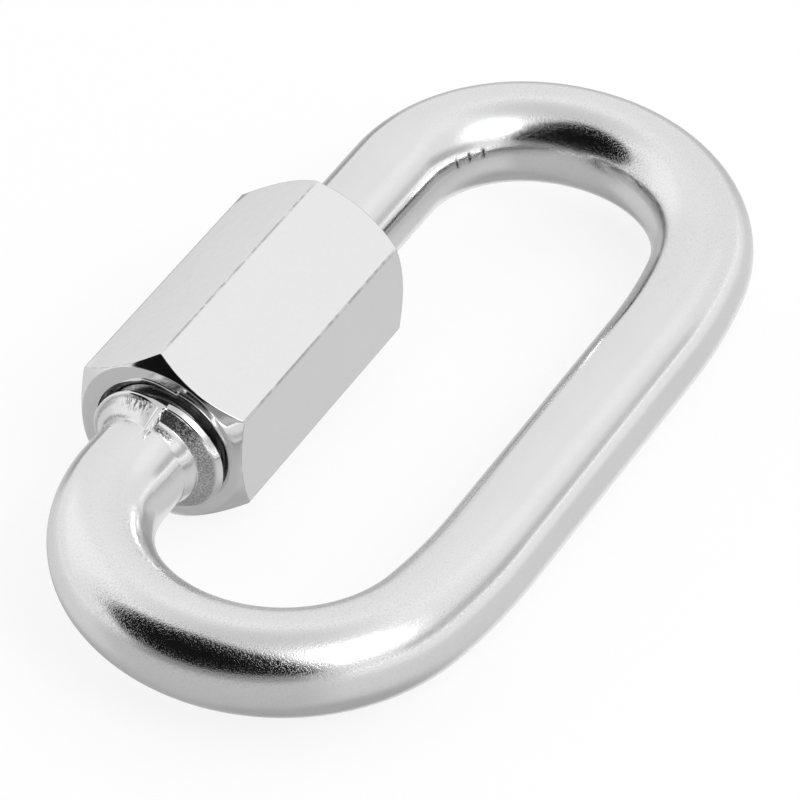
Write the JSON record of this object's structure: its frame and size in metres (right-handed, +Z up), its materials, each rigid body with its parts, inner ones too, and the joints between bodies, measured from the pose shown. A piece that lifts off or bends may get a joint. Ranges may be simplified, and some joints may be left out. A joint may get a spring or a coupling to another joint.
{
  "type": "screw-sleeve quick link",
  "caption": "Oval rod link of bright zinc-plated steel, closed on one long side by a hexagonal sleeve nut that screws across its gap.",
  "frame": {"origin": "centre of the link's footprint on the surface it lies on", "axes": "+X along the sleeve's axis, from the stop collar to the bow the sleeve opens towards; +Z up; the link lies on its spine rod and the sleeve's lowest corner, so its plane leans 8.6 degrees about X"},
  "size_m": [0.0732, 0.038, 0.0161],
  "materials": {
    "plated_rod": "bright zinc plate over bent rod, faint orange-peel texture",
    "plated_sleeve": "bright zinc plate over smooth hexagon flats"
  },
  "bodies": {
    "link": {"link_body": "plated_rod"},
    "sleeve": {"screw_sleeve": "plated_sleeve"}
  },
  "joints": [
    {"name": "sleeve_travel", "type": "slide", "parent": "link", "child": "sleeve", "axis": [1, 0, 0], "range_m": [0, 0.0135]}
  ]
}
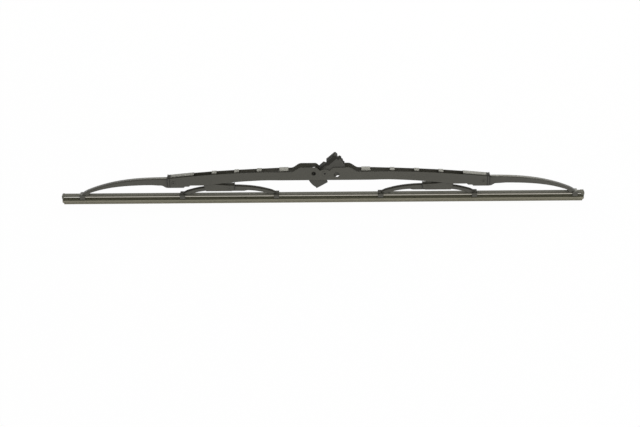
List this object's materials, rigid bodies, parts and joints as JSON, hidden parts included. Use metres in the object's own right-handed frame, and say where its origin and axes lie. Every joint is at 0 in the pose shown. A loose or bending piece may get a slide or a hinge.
* * * * * * *
▸ Requirements
Report how many lines of the data contain the word "that", using the number alone.

▸ Exercise output
2